My love of patterns

A star like grid pattern with colours deep and light intercepted by little green circles.

(Working design for Middle Earth digital print by Ali Davies)

Patterns fascinate me and I can’t help myself from creating them. It’s a therapeutic form of making chaos into order. It's a way of enhancing an experience by using repetition. It also illustrates infinity, giving clues to an underlying order. To me this underlying order represents equality. A motif, in repetition, becomes equal to each other.

By definition a pattern is an object, motif or symbol all over the canvas, be it in a painting or a surface such as a wall, textile or floor. Whatever the medium it can be a work of art.

Elements of unity, proportion, colour, size, and number are worked and reworked in order to relate well together. Patterns can emphasize one idea through the use of multiple images of the same thing. At the same time, they can create drama and friction by relating two or more ideas next to each other.

Patterns grab our attention and can be subtle or very obvious. Patterns are satisfying to me in either way they are presented as they allow my own imagination to create a new story or a new experience.

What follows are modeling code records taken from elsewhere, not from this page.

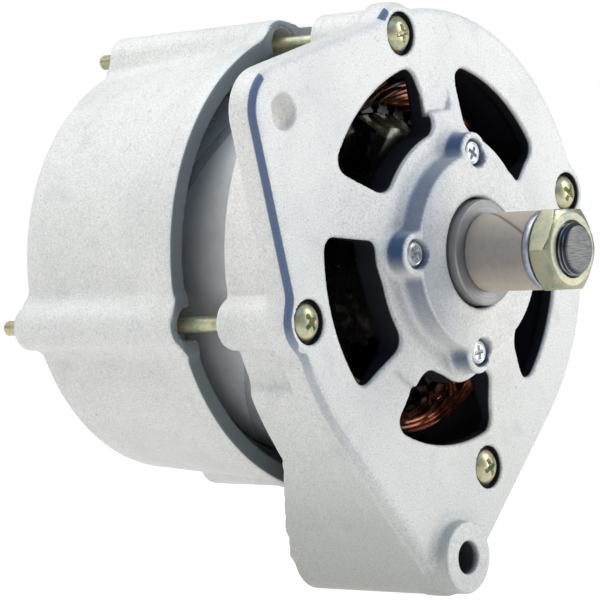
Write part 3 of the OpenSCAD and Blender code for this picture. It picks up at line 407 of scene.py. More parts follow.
def web_field(p):
    """Two flanks under the rim that start flush with the skirt, swell to the belt's width within 20 mm of
    height, and reach back along the lug. The slope of their rear edge takes 0.77 of a distance along y."""
    y, z = p[1], p[2]
    flush = (PLATE_R - SKIRT_R) * np.clip((z - WEB_TOP + 20) / 22, 0, 1)
    outside = two_circles(p, LUG_AT, PLATE_R, LUG_R) + flush
    inside = two_circles(p, LUG_AT, PLATE_R - WEB_T, LUG_R - WEB_T)
    flanks = np.maximum(outside, -inside)
    flanks = np.maximum(smooth_max(flanks, z - WEB_TOP, 2.0), SKIRT_FRONT - y)
    return smooth_max(flanks, 0.77 * (y - web_edge(z)), 1.2)


def bracket_hollow(p, r):
    """Inside of the bracket: the room for the end turns, the stator's seat and the bearing's seat."""
    y = p[1]
    room = box_2d(r - (STATOR_R - BORE_STEP), np.maximum(PLATE_T - y, y - 90), 3.0)
    hollow = np.minimum(room, np.maximum(r - STATOR_R - SEAT_PLAY, CORE_FRONT - y))
    return np.minimum(hollow, np.maximum(r - BEARING_R, BEARING_FRONT - y))


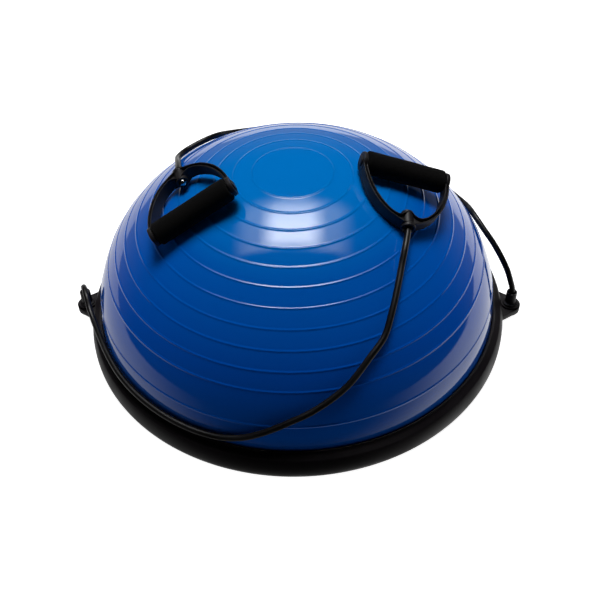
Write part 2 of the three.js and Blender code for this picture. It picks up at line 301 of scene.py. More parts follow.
# The deep grain of the board and the talc on the bands scatter light, so they mirror less than the bare material.
BOARD_PLASTIC = MouldedPlastic("moulded_board_black", "#130E13", roughness=0.5, ior=1.34)
HANDLE_PLASTIC = MouldedPlastic(
    "moulded_handle_black", "#1B181B", roughness=0.5, ior=1.49, grain_size=0.6 * MM, grain_height=0.02 * MM
)
UNDER_PLASTIC = MouldedPlastic("moulded_underside_black", "#0C0C0C", roughness=0.55, grain_height=0.08 * MM)
LATEX = LatexTube("dipped_latex_black", "#090808", roughness=0.36, ior=1.4)
FOAM = CellFoam("nitrile_foam_black", "#0B0A0A", roughness=0.97)
PAD_RUBBER = MouldedPlastic("moulded_pad_rubber", "#121212", roughness=0.7, grain_size=1.5 * MM)
STEEL = TurnedSteel("bright_plated_steel", "#C9CACC", roughness=0.16, metallic=1.0)


# ---- Mesh making ----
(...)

My Patterns of New Zealand range is simply a conversation with the nature of New Zealand, the flora and fauna of Aotearoa. I follow two ideas when creating the patterns, I do this so that all the different designs work together. The two themes are ‘unity’ and ‘be the hero’. Unity allows for an equal repetition of a motif and symbolically represents the fundamental equality we have with each other. The 'be the hero' theme shines a light on what is unique about a particular experience or object of nature.